■ AIM
Please write out the material below exactly as given.

■ DATASET SECTION
# # # # # # #

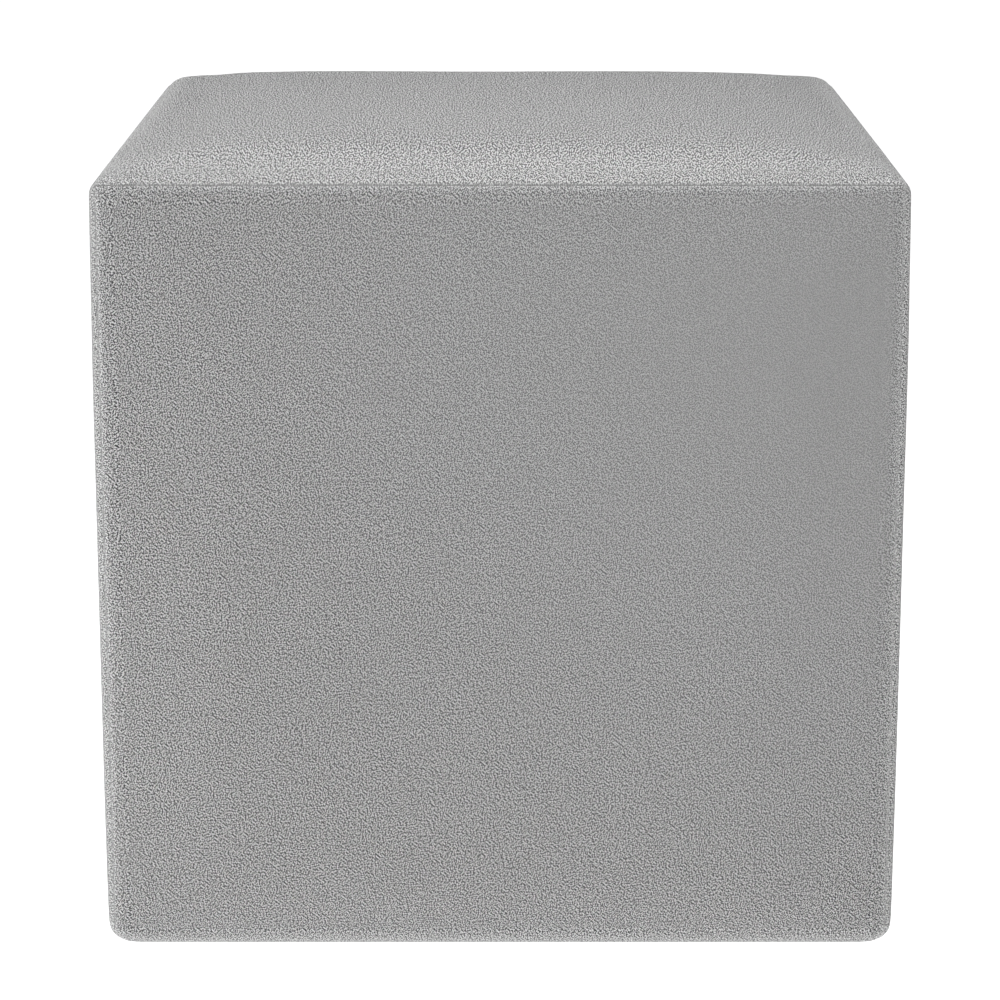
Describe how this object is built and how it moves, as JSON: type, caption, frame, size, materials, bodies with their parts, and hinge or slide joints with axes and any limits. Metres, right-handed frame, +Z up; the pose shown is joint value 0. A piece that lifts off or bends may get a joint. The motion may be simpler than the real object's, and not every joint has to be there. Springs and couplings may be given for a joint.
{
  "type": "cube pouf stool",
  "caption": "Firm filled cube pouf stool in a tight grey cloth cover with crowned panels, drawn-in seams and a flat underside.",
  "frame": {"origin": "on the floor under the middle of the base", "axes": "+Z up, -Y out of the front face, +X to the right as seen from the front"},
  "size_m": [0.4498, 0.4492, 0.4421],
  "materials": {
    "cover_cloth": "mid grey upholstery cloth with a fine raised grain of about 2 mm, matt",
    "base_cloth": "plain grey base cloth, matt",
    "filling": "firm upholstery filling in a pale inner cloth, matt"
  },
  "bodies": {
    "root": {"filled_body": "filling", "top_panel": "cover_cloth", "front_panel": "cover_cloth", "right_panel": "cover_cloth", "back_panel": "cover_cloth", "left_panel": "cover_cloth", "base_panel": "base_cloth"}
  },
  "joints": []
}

# # # # # # #

■ SOLUTION TO THE EXERCISE
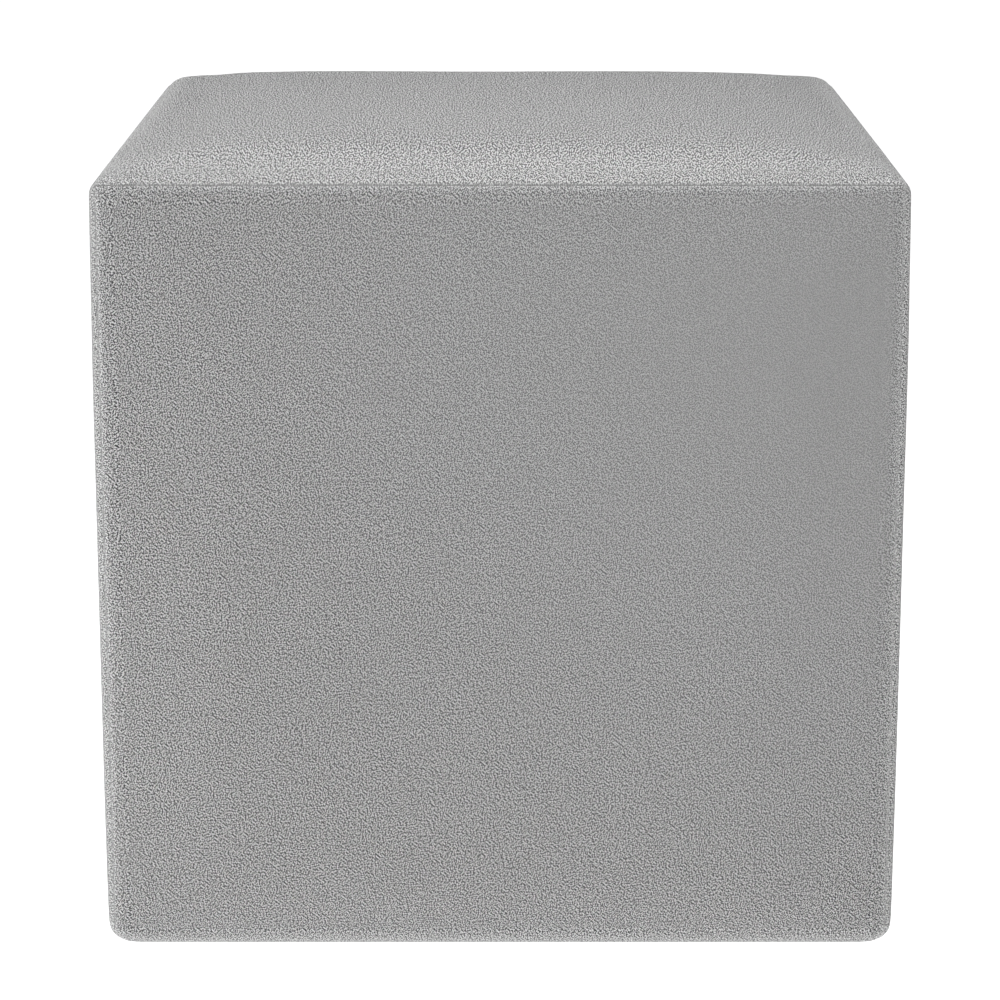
Describe how this object is built and how it moves, as JSON: type, caption, frame, size, materials, bodies with their parts, and hinge or slide joints with axes and any limits. Metres, right-handed frame, +Z up; the pose shown is joint value 0. A piece that lifts off or bends may get a joint. The motion may be simpler than the real object's, and not every joint has to be there. Springs and couplings may be given for a joint.
{
  "type": "cube pouf stool",
  "caption": "Firm filled cube pouf stool in a tight grey cloth cover with crowned panels, drawn-in seams and a flat underside.",
  "frame": {"origin": "on the floor under the middle of the base", "axes": "+Z up, -Y out of the front face, +X to the right as seen from the front"},
  "size_m": [0.4498, 0.4492, 0.4421],
  "materials": {
    "cover_cloth": "mid grey upholstery cloth with a fine raised grain of about 2 mm, matt",
    "base_cloth": "plain grey base cloth, matt",
    "filling": "firm upholstery filling in a pale inner cloth, matt"
  },
  "bodies": {
    "root": {"filled_body": "filling", "top_panel": "cover_cloth", "front_panel": "cover_cloth", "right_panel": "cover_cloth", "back_panel": "cover_cloth", "left_panel": "cover_cloth", "base_panel": "base_cloth"}
  },
  "joints": []
}